Give every line below again, exactly.

## BEGIN

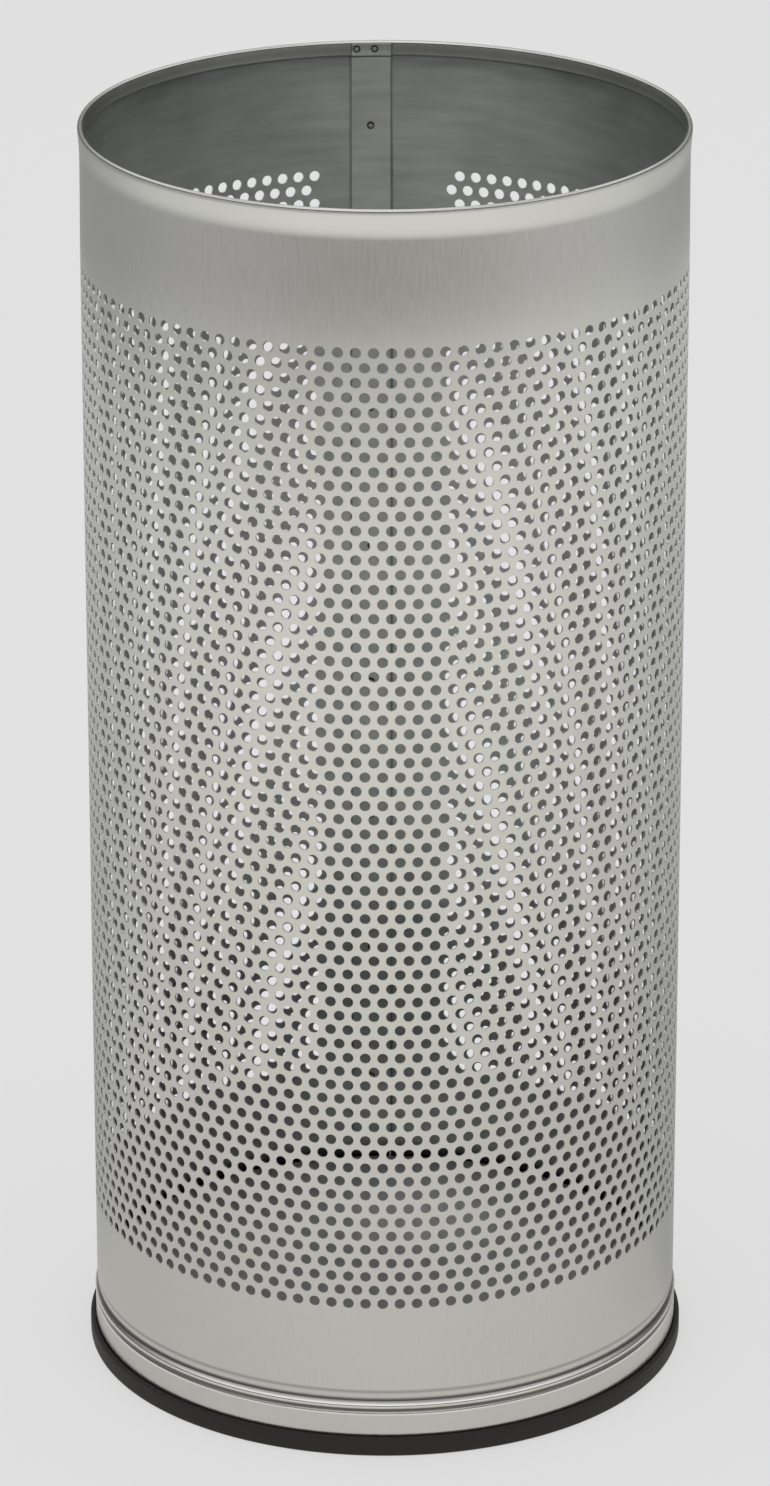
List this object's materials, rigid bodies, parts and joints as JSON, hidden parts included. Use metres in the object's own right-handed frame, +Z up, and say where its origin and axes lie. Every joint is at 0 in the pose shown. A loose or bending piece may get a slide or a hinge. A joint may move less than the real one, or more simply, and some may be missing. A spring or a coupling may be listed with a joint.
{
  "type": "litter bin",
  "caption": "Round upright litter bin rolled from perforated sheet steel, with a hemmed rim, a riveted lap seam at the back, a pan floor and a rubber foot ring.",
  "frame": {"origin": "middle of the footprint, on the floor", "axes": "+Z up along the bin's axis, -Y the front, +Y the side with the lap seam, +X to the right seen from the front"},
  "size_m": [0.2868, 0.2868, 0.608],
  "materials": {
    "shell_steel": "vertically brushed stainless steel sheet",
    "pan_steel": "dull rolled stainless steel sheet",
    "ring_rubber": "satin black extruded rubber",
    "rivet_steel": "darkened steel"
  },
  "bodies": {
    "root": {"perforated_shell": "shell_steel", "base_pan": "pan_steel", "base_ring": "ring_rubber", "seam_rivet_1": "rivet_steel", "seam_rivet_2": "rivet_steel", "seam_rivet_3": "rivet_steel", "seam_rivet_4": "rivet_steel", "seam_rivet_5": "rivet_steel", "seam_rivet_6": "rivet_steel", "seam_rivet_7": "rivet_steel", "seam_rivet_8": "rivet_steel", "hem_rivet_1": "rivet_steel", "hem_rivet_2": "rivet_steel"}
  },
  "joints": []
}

## END

> _PROBLEM SOLUTION_:
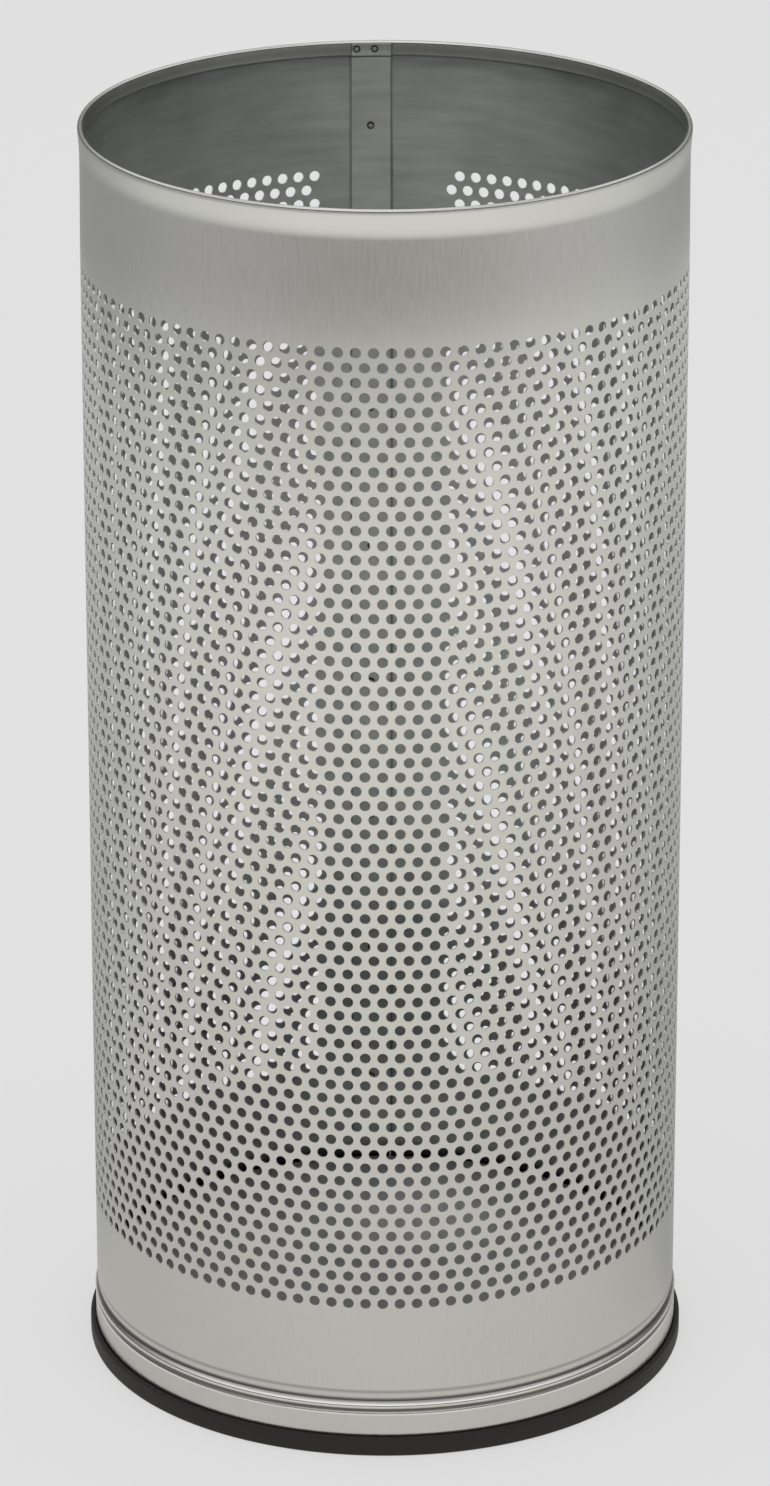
List this object's materials, rigid bodies, parts and joints as JSON, hidden parts included. Use metres in the object's own right-handed frame, +Z up, and say where its origin and axes lie. Every joint is at 0 in the pose shown. A loose or bending piece may get a slide or a hinge. A joint may move less than the real one, or more simply, and some may be missing. A spring or a coupling may be listed with a joint.
{
  "type": "litter bin",
  "caption": "Round upright litter bin rolled from perforated sheet steel, with a hemmed rim, a riveted lap seam at the back, a pan floor and a rubber foot ring.",
  "frame": {"origin": "middle of the footprint, on the floor", "axes": "+Z up along the bin's axis, -Y the front, +Y the side with the lap seam, +X to the right seen from the front"},
  "size_m": [0.2868, 0.2868, 0.608],
  "materials": {
    "shell_steel": "vertically brushed stainless steel sheet",
    "pan_steel": "dull rolled stainless steel sheet",
    "ring_rubber": "satin black extruded rubber",
    "rivet_steel": "darkened steel"
  },
  "bodies": {
    "root": {"perforated_shell": "shell_steel", "base_pan": "pan_steel", "base_ring": "ring_rubber", "seam_rivet_1": "rivet_steel", "seam_rivet_2": "rivet_steel", "seam_rivet_3": "rivet_steel", "seam_rivet_4": "rivet_steel", "seam_rivet_5": "rivet_steel", "seam_rivet_6": "rivet_steel", "seam_rivet_7": "rivet_steel", "seam_rivet_8": "rivet_steel", "hem_rivet_1": "rivet_steel", "hem_rivet_2": "rivet_steel"}
  },
  "joints": []
}